• WHAT YOU SHOULD DO:
Repeat the lines below exactly as written, please, from the line with "[scatter_cushion(copper_size, copper_pose_deg, copper_place)])" to the line with "obj.parent = empty", both lines included, and no others.

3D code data
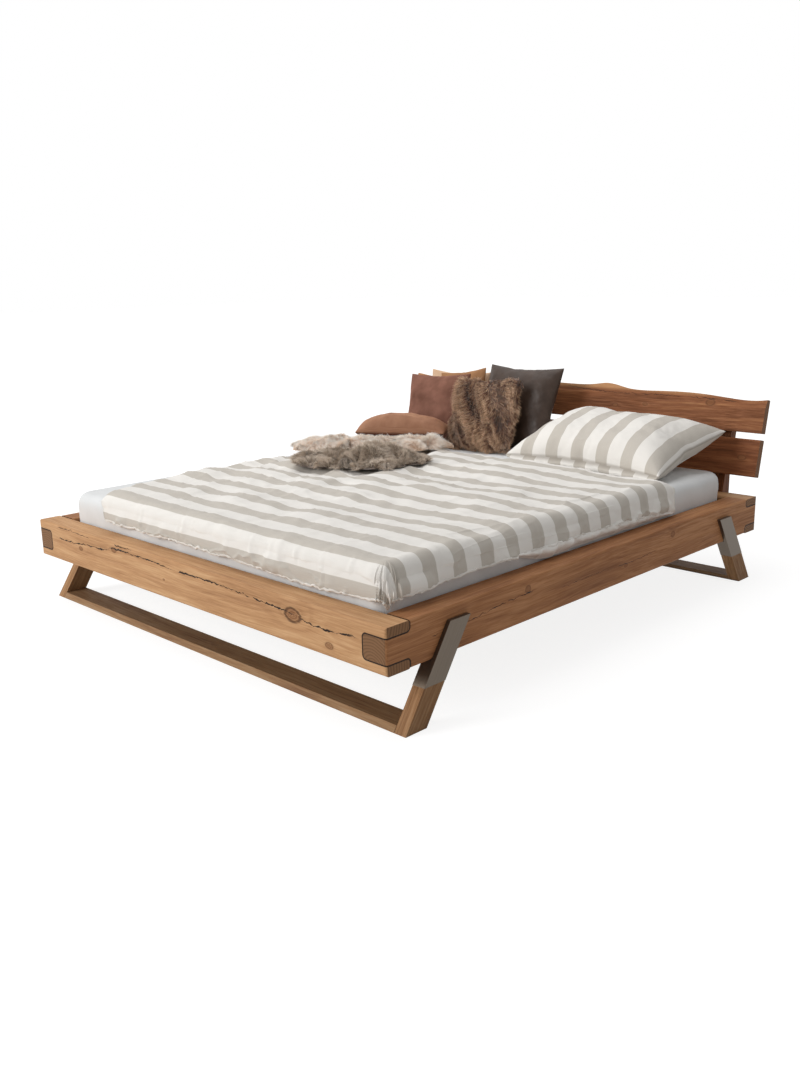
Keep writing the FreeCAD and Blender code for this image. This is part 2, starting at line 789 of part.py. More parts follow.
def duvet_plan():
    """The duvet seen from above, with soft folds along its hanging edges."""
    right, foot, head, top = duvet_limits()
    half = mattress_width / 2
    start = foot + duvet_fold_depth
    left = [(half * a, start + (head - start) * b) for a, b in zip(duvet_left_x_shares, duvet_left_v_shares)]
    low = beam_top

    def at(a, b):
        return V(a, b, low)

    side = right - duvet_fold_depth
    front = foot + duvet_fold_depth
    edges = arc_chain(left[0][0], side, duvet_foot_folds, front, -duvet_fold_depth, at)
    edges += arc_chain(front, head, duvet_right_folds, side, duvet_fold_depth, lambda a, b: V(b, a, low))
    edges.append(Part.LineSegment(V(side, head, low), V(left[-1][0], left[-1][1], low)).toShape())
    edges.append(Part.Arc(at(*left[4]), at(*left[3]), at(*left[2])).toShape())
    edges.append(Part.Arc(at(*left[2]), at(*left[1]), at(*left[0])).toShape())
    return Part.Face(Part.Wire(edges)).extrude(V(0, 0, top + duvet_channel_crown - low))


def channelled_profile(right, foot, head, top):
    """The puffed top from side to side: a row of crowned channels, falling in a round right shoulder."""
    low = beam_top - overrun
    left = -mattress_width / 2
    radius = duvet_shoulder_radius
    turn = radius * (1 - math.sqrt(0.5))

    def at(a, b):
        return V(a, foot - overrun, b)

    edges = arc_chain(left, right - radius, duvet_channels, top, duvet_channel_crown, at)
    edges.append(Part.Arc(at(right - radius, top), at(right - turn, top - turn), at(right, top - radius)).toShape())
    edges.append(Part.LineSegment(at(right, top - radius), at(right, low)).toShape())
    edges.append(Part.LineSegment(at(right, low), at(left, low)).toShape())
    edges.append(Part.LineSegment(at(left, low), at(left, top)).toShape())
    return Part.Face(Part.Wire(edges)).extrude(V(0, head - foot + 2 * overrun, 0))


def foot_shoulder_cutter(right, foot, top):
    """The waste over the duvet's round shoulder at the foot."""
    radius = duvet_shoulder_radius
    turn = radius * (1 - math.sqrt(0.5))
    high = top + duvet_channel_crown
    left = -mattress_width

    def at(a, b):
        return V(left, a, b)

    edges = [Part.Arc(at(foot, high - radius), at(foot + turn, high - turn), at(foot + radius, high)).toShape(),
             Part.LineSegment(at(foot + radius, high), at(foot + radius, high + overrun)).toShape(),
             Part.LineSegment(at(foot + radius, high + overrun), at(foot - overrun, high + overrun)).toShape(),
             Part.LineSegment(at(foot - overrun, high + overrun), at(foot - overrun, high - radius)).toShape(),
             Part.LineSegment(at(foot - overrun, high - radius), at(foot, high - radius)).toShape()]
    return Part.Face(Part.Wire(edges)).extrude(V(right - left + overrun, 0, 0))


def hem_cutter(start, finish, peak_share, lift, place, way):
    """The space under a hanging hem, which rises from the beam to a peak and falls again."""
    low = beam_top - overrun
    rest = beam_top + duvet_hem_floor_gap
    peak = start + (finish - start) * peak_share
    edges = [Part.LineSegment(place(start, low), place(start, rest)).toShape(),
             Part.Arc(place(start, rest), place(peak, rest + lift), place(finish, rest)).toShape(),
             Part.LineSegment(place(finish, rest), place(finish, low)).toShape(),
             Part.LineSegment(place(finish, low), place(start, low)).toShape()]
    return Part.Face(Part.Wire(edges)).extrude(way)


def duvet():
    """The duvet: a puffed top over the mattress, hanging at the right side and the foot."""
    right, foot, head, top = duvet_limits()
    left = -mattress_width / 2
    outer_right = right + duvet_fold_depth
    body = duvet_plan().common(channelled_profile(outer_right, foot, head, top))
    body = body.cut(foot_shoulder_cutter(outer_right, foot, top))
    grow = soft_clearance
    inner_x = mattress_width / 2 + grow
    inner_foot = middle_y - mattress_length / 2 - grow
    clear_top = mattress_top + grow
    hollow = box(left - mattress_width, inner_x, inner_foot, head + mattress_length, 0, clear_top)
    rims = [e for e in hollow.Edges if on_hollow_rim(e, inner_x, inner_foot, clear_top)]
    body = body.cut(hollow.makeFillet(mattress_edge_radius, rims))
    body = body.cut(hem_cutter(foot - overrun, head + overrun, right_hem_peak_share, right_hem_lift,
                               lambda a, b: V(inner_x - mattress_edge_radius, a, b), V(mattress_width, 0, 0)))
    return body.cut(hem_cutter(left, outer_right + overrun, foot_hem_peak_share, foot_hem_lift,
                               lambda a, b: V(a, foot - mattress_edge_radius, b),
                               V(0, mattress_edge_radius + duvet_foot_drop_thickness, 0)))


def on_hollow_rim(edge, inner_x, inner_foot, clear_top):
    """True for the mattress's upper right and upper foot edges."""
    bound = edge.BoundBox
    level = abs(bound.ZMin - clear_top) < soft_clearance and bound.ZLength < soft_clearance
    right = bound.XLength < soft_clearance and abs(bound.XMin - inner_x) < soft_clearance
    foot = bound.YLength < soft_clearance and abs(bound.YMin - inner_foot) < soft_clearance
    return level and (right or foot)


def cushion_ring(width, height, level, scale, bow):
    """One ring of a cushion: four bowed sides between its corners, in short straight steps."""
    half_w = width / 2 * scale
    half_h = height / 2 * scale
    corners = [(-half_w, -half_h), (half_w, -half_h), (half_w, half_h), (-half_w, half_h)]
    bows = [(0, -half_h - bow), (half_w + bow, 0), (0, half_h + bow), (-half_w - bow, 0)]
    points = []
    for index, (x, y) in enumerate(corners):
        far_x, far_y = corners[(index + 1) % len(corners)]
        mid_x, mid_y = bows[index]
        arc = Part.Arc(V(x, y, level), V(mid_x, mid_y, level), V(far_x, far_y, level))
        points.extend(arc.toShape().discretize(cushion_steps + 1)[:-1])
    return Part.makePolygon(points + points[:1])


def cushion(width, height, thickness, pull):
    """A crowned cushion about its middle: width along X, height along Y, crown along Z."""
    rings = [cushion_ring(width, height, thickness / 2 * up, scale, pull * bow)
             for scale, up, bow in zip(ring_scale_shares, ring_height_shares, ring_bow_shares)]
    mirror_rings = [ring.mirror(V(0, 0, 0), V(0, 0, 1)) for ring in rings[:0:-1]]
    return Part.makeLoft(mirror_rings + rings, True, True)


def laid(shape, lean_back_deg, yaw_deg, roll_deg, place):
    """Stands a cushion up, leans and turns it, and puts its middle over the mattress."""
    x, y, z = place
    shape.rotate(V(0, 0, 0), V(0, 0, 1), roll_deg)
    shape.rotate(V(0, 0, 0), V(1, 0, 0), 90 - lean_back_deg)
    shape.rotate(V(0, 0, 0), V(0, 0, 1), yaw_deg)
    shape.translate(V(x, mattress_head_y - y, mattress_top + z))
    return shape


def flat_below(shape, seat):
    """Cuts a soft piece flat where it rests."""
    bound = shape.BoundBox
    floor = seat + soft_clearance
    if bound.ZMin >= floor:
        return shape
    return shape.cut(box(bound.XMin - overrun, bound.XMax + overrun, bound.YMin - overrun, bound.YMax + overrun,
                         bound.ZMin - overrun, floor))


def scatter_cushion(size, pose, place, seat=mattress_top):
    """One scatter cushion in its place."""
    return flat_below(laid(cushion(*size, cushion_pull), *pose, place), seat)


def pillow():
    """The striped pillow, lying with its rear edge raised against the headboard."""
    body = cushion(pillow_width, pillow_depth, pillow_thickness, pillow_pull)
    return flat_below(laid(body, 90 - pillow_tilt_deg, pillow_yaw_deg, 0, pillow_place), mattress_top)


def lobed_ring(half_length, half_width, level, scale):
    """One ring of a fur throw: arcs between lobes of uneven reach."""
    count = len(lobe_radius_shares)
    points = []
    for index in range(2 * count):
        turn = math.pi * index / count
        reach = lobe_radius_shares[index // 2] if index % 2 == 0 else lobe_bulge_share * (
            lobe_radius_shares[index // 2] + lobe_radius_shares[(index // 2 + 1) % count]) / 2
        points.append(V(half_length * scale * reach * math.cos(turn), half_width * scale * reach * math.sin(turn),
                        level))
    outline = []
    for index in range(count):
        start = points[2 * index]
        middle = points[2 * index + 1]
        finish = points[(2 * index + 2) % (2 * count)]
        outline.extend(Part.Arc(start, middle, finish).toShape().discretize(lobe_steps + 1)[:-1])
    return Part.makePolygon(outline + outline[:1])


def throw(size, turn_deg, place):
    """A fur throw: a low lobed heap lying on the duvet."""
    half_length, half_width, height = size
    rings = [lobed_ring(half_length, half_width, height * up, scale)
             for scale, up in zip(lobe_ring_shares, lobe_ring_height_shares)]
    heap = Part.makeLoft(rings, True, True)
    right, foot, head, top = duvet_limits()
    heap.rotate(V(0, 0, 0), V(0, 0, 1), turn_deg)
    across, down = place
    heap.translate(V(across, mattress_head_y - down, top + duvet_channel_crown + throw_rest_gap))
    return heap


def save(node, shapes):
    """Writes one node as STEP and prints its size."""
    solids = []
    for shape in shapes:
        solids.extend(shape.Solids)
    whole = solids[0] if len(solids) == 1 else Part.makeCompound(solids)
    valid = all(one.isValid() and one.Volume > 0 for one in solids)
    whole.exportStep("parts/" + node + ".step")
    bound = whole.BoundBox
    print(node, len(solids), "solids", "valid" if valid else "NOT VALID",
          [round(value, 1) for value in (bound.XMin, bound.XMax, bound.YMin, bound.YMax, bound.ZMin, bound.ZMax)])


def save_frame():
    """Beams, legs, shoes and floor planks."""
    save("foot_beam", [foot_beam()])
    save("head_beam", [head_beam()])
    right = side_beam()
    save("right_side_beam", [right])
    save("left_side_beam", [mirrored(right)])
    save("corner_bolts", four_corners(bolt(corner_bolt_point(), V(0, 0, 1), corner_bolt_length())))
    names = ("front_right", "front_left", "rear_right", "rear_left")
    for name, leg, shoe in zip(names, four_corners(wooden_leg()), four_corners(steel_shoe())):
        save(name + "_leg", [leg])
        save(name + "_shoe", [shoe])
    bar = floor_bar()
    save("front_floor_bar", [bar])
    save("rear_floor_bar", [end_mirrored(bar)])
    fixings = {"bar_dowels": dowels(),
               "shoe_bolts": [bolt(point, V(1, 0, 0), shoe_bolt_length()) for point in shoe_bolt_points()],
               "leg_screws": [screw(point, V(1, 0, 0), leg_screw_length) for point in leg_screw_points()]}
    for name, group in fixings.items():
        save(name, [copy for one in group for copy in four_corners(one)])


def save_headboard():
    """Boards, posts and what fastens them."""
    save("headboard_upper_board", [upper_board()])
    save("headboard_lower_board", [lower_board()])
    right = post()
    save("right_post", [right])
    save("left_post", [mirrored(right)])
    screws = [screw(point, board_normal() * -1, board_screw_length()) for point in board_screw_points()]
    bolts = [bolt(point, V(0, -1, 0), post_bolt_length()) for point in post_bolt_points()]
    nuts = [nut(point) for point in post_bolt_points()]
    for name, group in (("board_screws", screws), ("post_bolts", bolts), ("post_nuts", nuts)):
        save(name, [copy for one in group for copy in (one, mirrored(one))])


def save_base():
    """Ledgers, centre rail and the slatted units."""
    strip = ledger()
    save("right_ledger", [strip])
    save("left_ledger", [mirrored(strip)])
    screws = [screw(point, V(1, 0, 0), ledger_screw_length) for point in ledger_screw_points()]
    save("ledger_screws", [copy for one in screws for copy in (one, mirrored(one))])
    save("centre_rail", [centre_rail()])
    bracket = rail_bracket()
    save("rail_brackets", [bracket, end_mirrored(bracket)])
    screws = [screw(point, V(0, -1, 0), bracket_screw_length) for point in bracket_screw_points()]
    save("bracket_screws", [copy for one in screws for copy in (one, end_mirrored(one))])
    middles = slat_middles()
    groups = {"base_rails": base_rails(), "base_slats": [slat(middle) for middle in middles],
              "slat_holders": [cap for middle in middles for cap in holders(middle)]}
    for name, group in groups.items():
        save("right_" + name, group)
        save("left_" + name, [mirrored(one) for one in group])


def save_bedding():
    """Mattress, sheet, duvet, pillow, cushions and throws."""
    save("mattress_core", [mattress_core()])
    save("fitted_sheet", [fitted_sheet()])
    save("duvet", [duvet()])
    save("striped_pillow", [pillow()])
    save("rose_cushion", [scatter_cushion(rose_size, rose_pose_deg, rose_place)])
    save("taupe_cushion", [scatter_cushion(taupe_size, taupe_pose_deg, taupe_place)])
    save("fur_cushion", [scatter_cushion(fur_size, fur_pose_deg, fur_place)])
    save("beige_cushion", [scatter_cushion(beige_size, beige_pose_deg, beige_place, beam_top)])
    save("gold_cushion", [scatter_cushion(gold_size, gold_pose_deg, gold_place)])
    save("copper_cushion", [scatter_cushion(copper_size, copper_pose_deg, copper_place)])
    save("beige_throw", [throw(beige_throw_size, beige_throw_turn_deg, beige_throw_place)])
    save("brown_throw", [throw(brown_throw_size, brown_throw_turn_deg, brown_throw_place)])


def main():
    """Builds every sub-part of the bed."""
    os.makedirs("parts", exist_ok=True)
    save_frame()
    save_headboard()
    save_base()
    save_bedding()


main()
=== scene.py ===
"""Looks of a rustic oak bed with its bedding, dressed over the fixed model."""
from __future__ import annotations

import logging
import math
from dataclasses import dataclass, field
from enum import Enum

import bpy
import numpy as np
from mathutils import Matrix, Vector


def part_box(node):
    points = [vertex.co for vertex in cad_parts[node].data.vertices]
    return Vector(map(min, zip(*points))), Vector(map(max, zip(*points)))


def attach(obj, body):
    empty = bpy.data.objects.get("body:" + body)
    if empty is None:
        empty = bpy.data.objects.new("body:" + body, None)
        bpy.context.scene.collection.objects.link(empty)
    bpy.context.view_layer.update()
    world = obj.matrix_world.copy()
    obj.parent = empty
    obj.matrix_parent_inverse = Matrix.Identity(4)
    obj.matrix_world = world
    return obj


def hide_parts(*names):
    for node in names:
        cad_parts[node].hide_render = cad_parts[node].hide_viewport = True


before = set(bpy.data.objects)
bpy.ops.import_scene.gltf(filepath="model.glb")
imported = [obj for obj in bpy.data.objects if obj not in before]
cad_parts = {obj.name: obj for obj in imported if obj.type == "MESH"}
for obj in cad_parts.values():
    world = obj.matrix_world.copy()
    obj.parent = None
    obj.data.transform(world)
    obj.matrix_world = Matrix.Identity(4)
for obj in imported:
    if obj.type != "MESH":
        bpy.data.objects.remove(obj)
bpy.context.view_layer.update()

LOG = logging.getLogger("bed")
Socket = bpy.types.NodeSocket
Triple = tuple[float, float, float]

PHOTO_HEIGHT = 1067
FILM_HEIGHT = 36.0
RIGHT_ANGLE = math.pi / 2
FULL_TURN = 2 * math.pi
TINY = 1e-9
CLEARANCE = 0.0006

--

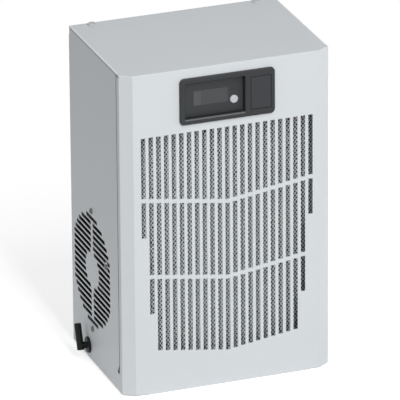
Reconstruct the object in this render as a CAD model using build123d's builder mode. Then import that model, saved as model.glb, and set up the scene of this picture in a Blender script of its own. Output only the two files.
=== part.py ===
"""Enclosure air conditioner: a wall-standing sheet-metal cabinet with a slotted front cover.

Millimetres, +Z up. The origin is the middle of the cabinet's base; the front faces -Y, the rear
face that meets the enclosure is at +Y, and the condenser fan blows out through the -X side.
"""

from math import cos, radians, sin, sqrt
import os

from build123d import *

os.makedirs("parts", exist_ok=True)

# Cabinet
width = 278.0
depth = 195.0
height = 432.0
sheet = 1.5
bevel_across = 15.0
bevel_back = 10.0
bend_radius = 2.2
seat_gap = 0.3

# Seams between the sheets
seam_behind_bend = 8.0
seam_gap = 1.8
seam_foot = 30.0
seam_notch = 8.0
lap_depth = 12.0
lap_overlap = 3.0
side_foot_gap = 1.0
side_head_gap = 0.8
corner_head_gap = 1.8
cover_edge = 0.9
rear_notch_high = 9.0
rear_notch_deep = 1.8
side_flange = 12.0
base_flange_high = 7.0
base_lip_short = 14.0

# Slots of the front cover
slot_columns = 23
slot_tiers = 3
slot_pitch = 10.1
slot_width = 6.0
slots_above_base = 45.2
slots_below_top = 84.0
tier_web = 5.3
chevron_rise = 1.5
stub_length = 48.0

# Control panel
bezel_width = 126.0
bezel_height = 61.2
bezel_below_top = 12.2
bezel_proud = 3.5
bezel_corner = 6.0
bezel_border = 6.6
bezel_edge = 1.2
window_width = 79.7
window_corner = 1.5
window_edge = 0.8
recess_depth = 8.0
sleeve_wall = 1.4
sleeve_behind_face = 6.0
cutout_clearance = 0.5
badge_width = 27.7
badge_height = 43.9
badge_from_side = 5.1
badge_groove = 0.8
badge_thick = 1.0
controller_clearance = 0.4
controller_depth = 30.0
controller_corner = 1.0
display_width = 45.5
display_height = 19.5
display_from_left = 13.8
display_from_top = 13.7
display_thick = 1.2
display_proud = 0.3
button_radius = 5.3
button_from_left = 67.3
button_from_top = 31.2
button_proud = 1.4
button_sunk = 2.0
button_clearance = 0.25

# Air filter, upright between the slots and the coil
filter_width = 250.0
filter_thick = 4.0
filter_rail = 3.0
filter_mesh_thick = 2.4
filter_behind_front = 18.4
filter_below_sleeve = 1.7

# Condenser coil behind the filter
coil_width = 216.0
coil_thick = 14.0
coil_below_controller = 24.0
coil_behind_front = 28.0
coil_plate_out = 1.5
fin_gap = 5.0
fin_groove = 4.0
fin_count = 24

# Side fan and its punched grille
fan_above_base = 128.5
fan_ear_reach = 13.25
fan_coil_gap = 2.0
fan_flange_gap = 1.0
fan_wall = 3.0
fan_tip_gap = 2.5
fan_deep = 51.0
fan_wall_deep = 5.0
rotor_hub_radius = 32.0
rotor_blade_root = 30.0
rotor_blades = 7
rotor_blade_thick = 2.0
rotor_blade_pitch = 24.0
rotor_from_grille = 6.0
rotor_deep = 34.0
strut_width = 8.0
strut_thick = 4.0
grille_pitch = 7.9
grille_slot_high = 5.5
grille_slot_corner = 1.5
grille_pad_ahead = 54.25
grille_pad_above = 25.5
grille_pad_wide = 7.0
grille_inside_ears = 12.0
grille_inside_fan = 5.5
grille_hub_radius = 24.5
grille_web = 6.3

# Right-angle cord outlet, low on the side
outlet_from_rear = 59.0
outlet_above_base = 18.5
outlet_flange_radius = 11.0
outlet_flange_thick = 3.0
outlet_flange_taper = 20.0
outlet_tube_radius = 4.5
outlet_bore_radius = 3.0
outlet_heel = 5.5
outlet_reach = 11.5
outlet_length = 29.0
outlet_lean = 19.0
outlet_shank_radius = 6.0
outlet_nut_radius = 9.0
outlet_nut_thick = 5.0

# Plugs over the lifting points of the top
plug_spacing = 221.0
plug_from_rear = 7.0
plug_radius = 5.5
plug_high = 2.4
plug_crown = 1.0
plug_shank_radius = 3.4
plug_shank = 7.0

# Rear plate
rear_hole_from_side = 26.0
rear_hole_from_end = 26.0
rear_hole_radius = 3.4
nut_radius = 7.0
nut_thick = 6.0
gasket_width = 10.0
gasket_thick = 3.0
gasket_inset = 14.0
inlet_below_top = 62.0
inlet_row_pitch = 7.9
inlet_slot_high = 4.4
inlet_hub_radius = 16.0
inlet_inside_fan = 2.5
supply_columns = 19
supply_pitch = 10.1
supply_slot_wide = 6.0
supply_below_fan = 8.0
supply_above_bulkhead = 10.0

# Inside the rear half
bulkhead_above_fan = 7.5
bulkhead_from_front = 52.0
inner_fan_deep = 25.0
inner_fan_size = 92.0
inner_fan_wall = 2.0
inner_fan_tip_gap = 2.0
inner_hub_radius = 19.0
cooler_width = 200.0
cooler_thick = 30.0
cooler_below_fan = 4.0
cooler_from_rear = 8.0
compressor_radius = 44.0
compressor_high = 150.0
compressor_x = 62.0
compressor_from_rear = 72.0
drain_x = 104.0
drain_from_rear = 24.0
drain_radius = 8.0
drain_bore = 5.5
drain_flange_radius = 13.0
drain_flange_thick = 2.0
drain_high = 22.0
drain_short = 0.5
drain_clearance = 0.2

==

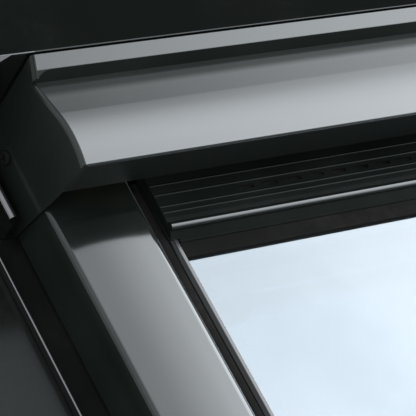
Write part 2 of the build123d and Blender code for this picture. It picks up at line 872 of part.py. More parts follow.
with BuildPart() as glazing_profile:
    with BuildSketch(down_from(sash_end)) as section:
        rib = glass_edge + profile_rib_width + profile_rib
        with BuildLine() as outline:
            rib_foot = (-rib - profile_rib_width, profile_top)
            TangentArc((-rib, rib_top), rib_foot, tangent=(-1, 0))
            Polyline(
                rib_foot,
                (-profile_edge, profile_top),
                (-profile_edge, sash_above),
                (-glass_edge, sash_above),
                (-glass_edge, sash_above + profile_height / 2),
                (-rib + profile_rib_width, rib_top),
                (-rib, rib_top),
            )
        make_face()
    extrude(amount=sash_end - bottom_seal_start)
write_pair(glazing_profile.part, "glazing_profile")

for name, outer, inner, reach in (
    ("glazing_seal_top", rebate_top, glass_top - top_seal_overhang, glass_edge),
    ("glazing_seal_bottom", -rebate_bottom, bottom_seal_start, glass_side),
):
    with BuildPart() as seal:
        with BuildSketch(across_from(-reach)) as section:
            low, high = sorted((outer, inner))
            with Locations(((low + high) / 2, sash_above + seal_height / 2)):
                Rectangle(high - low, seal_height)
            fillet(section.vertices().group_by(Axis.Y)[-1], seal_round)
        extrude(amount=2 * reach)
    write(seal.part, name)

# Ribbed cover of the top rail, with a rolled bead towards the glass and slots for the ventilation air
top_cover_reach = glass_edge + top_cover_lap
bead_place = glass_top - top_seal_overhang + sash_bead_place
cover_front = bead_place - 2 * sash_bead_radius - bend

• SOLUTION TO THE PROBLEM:
    save("copper_cushion", [scatter_cushion(copper_size, copper_pose_deg, copper_place)])
    save("beige_throw", [throw(beige_throw_size, beige_throw_turn_deg, beige_throw_place)])
    save("brown_throw", [throw(brown_throw_size, brown_throw_turn_deg, brown_throw_place)])


def main():
    """Builds every sub-part of the bed."""
    os.makedirs("parts", exist_ok=True)
    save_frame()
    save_headboard()
    save_base()
    save_bedding()


main()
=== scene.py ===
"""Looks of a rustic oak bed with its bedding, dressed over the fixed model."""
from __future__ import annotations

import logging
import math
from dataclasses import dataclass, field
from enum import Enum

import bpy
import numpy as np
from mathutils import Matrix, Vector


def part_box(node):
    points = [vertex.co for vertex in cad_parts[node].data.vertices]
    return Vector(map(min, zip(*points))), Vector(map(max, zip(*points)))


def attach(obj, body):
    empty = bpy.data.objects.get("body:" + body)
    if empty is None:
        empty = bpy.data.objects.new("body:" + body, None)
        bpy.context.scene.collection.objects.link(empty)
    bpy.context.view_layer.update()
    world = obj.matrix_world.copy()
    obj.parent = empty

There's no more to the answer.